Ada juga kasus seorang guru di
Sidoarjo yang harus melalui proses hukum karena mencubit seorang siswa.
Kekerasan yang menimpa Ahmad Budi Cahyono, 26, guru seni rupa di Sampang
Madura, masih segar dalam ingatan. Tentu kita sangat menyesalkan perbuatan
siswa itu. Tindakan bodoh yang berakibat hilangnya nyawa seorang guru.
Kasus-kasus itu menjelaskan kepada
kita bahwa potensi tindakan kekerasan dapat dilakukan guru, siswa, bahkan
orangtua. Siapa pun bisa menjadi pelaku ataupun korban kekerasan. Padahal,
sudah terang benderang, baik guru maupun siswa haram melakukan tindakan
kekerasan sebab lembaga pendidikan ialah arena tempat kekerasan harus
dipinggirkan jauh-jauh.
Menciptakan lembaga pendidikan
steril dari tindakan kekerasan baik fisik maupun psikis merupakan hal yang
sangat krusial, karena proses pendidikan merupakan salah satu lokus penting
bagi proses pengembangan intelektual maupun psikologis anak-anak didik.
Salah satu tujuan pendidikan ialah
memanusiakan manusia, menjadikan peserta didik sebagai individu yang memiliki
kehalusan budi serta kebaikan hati. Maka, harus ada kesadaran diri bahwa
penggunaan kekerasan bukanlah mekanisme efektif mencapai tujuan. Penggunaan
kekerasan justru kontraproduktif karena jelas menihilkan tujuan mulia
pendidikan. Oleh karena itu, ketika ada tindakan kekerasan di dunia
pendidikan itu menjadi goresan luka amat mendalam.
Pendisiplinan dengan menebar rasa
takut tak tepat lagi diterapkan bagi generasi kiwari.
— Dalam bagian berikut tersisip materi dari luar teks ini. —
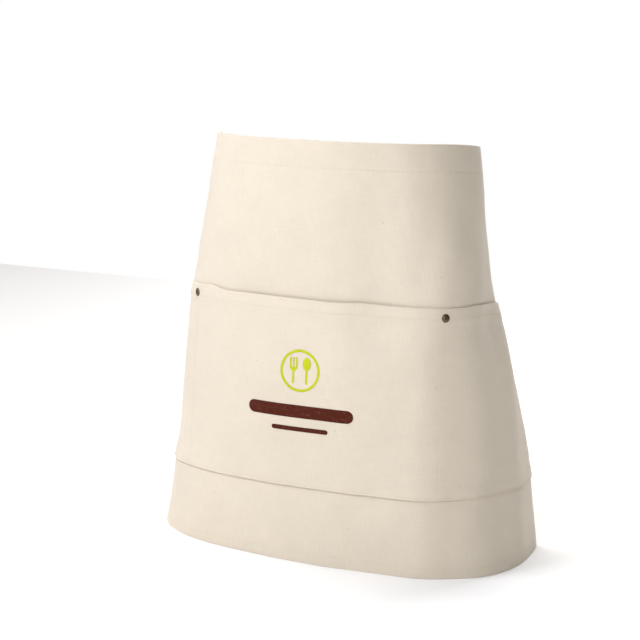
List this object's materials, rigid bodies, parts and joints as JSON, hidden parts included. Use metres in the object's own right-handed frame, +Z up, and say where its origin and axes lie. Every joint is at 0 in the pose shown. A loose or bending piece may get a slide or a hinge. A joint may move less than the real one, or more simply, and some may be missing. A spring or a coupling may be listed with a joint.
{
  "type": "waist apron",
  "caption": "Canvas waist apron standing open as worn, with a full-width riveted front pocket and folded tie tapes at the back.",
  "frame": {"origin": "middle of the bottom hem at the front centre, in the middle of the cloth's thickness", "axes": "+Z up from the hem to the waist, the front of the apron faces -Y, +X towards the apron's right-hand side as seen from the front"},
  "size_m": [0.4006, 0.2018, 0.42],
  "materials": {
    "canvas": "unbleached plain-weave cotton canvas with slubs and flecks",
    "tie_tape": "herringbone cotton tape",
    "thread": "matt cotton thread",
    "rivet_metal": "dark antique brass, brushed and worn at the rim",
    "label": "blank woven satin label",
    "ink_lime": "screen-print ink, lime",
    "ink_brown": "screen-print ink, dark brown"
  },
  "bodies": {
    "apron": {"body_panel": "canvas", "waist_hem": "canvas", "bottom_hem": "canvas", "side_hem_left": "canvas", "side_hem_right": "canvas", "pocket_panel": "canvas", "pocket_mouth_hem": "canvas", "pocket_foot_fold": "canvas", "rivet_caps": "rivet_metal", "rivet_posts": "rivet_metal", "rivet_washers": "rivet_metal", "tie_left_sewn_end": "tie_tape", "tie_right_sewn_end": "tie_tape", "waist_stitching": "thread", "side_stitching": "thread", "hem_stitching": "thread", "mouth_stitching": "thread", "foot_stitching": "thread", "division_stitching": "thread", "tie_stitching": "thread", "care_label": "label", "print_ring": "ink_lime", "print_cutlery": "ink_lime", "print_bars": "ink_brown"},
    "left_tie": {"tie_left": "tie_tape", "tie_left_wrap": "tie_tape"},
    "right_tie": {"tie_right": "tie_tape", "tie_right_wrap": "tie_tape"}
  },
  "joints": [
    {"name": "tie_left_swing", "type": "hinge", "parent": "apron", "child": "left_tie", "pos_m": [-0.03175, 0.17721, 0.36252], "axis": [1, 0, 0], "range_deg": [-60, 100]},
    {"name": "tie_right_swing", "type": "hinge", "parent": "apron", "child": "right_tie", "pos_m": [0.03175, 0.17721, 0.36252], "axis": [1, 0, 0], "range_deg": [-60, 100]}
  ]
}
Apa pun alasanya
tindakan pendisiplinan seharusnya menggunakan cara-cara yang tak merendahkan
derajat kemanusiaan seseorang. Sekolah harus seksama memperhatikan
kecenderungan perilaku atau sikap baik guru maupun siswanya.
Guru-guru yang terdeteksi
menggunakan cara kekerasan dalam mendidik mesti diberi peringatan tegas.
Demikian juga dengan siswa yang memiliki kecenderungan berlaku kasar baik
terhadap sesama siswa maupun guru di sekolah. Setiap ada potensi kekerasan
baik itu verbal maupun fisik harus dilaporkan ke pihak sekolah.
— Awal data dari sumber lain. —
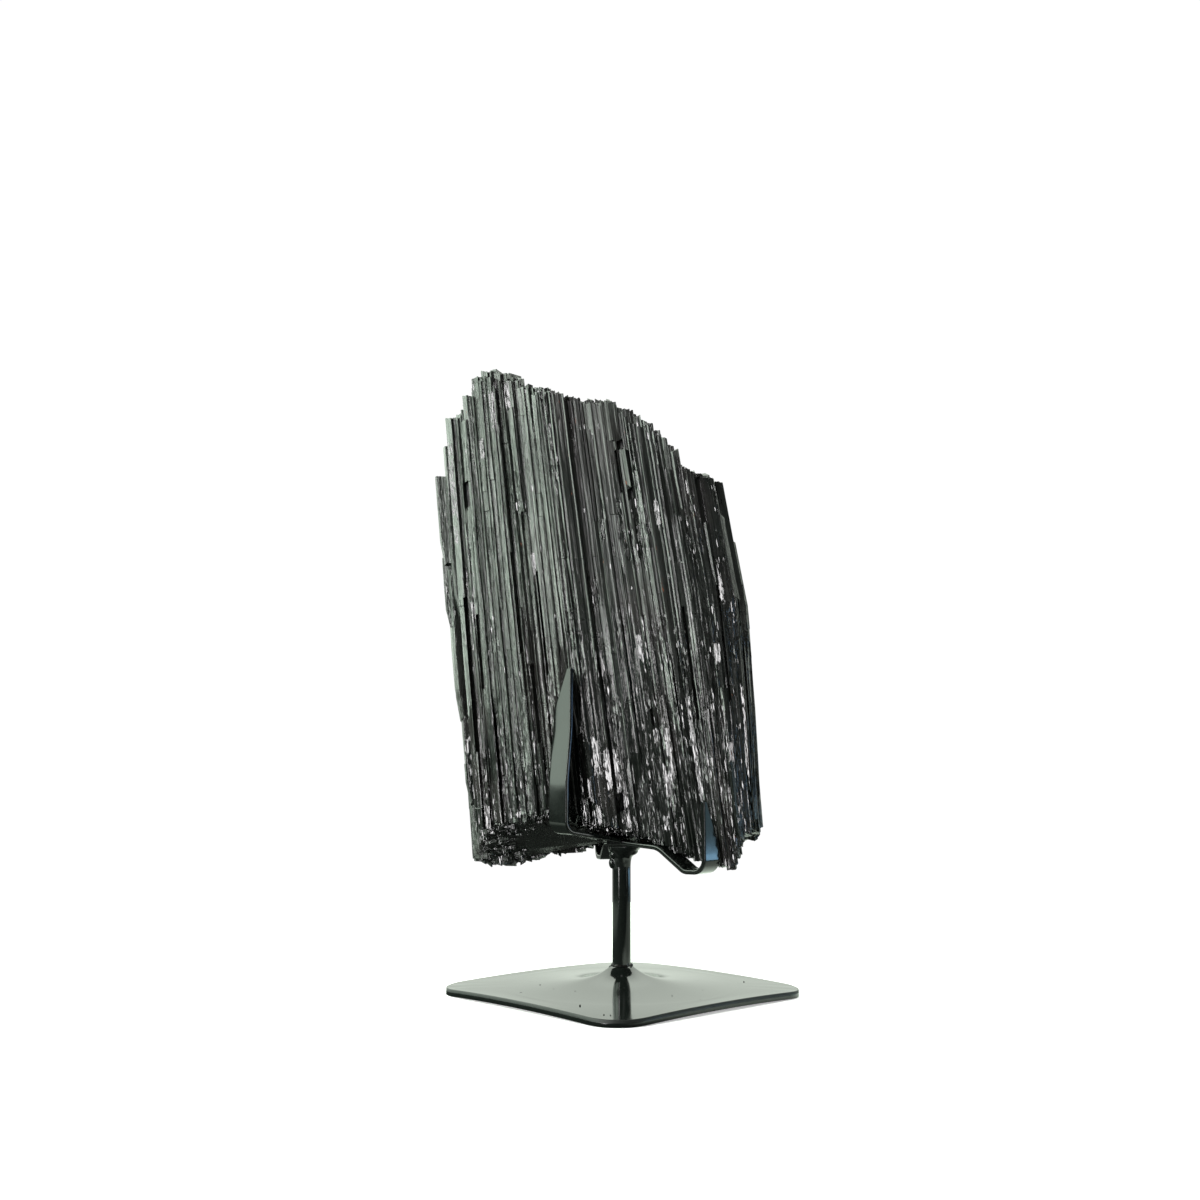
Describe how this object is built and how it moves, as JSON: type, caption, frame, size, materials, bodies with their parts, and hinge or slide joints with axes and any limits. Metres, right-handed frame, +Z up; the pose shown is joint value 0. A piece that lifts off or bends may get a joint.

Guru kelas misalnya, wajib
memiliki rekam jejak anak satu per satu. Rekam jejak siswa selama proses
pendidikan, termasuk saat di sekolah sebelumnya perlu diketahui. Relasi guru
bidang studi, wali kelas, guru bimbingan konseling, dan orangtua mesti
terjalin dengan baik.
Kesungguhan untuk melakukan hal
sederhana ini akan meminimalkan kondisi-kondisi yang tidak diinginkan. Hal
itu merupakan upaya preventif yang dapat dilakukan agar sekolah tak
kecolongan. Lebih baik melakukan segala upaya dengan optimal di awal. Jangan
sampai tindakan baru dilakukan ketika sudah jatuh korban akibat tindak
kekerasan.
Bukan
dengan kekerasan
Tak zaman lagi mendidik dengan
pemaksaan apalagi penggunaan kekerasan. Aturan harus dilaksanakan dengan
penuh kesadaran, bukan karena keterpaksaan atau rasa takut. Pola pendidikan
menghukum dan mengancam hanya mewariskan gen kekerasan. Laku momong, among, ngemong
seperti yang disebut Ki Hadjar Dewantara ialah panduan penting yang mesti
diejawantahkan di dalam dunia pendidikan.
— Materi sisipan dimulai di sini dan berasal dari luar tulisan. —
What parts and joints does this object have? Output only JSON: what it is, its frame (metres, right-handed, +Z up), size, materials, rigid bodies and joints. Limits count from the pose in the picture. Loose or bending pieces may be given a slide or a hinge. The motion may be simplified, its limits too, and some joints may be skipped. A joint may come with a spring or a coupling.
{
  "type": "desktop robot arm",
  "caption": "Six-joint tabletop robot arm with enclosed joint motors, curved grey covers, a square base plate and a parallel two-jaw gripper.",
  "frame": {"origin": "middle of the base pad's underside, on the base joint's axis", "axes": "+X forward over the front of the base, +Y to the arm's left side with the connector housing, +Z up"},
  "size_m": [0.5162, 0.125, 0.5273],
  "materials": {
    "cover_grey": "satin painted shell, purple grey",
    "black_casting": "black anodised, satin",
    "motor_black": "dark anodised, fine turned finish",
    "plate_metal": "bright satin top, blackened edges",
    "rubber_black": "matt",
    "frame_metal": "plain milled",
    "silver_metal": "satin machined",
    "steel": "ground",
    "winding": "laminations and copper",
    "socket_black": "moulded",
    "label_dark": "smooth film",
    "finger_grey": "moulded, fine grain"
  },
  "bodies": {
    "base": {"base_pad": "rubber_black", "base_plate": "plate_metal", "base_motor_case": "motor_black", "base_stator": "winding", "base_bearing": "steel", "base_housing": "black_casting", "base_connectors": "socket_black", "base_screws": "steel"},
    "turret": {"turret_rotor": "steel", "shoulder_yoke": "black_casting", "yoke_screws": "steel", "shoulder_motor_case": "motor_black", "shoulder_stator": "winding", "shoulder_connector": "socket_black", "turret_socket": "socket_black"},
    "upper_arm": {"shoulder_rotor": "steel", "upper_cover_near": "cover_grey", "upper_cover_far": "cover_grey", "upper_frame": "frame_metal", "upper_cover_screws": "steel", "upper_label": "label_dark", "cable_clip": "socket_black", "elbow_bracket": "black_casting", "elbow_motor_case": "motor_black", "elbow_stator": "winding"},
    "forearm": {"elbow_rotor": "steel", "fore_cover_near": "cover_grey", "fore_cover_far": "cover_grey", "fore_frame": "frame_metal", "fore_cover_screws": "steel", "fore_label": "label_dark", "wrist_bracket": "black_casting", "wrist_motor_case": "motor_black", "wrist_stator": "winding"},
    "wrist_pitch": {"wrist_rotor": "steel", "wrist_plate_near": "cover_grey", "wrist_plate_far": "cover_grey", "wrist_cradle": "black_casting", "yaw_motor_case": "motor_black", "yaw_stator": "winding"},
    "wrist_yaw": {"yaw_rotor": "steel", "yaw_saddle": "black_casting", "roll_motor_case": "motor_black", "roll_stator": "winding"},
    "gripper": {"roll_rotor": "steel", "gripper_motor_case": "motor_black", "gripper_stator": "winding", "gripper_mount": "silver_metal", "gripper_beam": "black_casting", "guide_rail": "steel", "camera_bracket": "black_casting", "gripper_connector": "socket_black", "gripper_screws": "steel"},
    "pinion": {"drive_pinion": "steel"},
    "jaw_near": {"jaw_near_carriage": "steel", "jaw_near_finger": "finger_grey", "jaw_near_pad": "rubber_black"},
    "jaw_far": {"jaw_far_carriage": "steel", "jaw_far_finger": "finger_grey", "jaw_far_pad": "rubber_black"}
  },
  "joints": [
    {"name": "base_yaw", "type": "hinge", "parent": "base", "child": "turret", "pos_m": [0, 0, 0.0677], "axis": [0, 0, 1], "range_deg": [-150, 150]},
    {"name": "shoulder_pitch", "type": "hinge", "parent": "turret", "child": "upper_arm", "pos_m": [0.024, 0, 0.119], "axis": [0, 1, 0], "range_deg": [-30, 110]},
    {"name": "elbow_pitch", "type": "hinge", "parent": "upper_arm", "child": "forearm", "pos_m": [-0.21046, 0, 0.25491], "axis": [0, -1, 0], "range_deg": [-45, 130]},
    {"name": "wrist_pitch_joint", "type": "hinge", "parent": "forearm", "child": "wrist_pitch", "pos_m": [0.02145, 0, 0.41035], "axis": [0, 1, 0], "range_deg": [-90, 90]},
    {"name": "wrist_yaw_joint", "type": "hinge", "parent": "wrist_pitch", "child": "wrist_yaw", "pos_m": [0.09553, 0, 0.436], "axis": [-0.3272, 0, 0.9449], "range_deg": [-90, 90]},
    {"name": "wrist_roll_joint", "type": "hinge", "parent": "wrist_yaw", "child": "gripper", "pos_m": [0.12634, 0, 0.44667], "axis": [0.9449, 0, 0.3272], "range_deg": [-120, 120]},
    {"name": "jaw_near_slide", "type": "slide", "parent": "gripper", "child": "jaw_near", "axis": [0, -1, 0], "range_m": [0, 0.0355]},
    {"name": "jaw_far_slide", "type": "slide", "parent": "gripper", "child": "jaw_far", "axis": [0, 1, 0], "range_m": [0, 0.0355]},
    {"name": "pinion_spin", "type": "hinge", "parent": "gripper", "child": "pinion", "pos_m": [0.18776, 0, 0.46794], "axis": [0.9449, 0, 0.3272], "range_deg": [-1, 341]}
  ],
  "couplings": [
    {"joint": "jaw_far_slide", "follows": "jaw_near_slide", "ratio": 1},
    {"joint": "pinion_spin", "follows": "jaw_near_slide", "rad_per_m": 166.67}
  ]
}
Penggunaan kekerasan dalam proses
pendidikan hanya akan berdampak pada mentalitas siswa di masa depan. Mereka
akan menjadi individu yang senang memaksakan kehendak dan menganggap
penggunakan kekerasan untuk mencapai tujuan tertentu sebagai sesuatu yang
wajar.
Proses pendidikan berkontribusi
besar terhadap konstruksi mental anak-anak bangsa. Ketika masuk ke sekolah,
individu tidak hanya diasah nalarnya, tetapi juga dididik mentalnya. Ruang
pendidikan menjadi arena stategis untuk internalisasi nilai-nilai kehidupan.
Haryatmoko (2005) menjelaskan,
idealnya ada empat tujuan pendidikan, yaitu penguatan kompetensi, orientasi
humanistik, menjawab tantangan sosial-ekonomi dan keadilan, serta kemajuan
ilmu pengetahuan.
Sayangnya, sering kali pendidikan
di sekolah hanya terfokus penguatan kompetensi menegasikan orientasi
humanistik, gagal menjawab tantangan sosial ekonomi dan keadilan, serta jauh
dari kemajuan ilmu pengetahuan. Maraknya varian penggunaan kekerasan di
sekolah menjadi salah satu indikator, bahwa orientasi humanistik pendidikan
belum dijalankan optimal.
Proses pendidikan sering kali
melupakan hal yang sangat mendasar, internalisasi nilai-nilai kehidupan
kepada siswa. Pendidikan karakter justru terjebak pada slogan dan jargon
sehingga sulit diimplementasikan di kehidupan keseharian. Membesarkan anak
dengan menggunakan pola-pola kekerasan harus dihilangkan. Anak yang dibesarkan
dengan amarah akan hidup dengan kebencian. Mereka akan terbiasa menyelesaikan
masalah dengan kekerasan.
Akhirnya, melakukan tindakan
kekerasan sampai hilangnya nyawa manusia seolah menjadi biasa saja. Banyak
kasus juga yang menunjukkan bahwa atas agama, etnisitas, maupun perbedaan
pandangan tindakan kekerasan dilegalkan. Nyawa menjadi murah tak berarti.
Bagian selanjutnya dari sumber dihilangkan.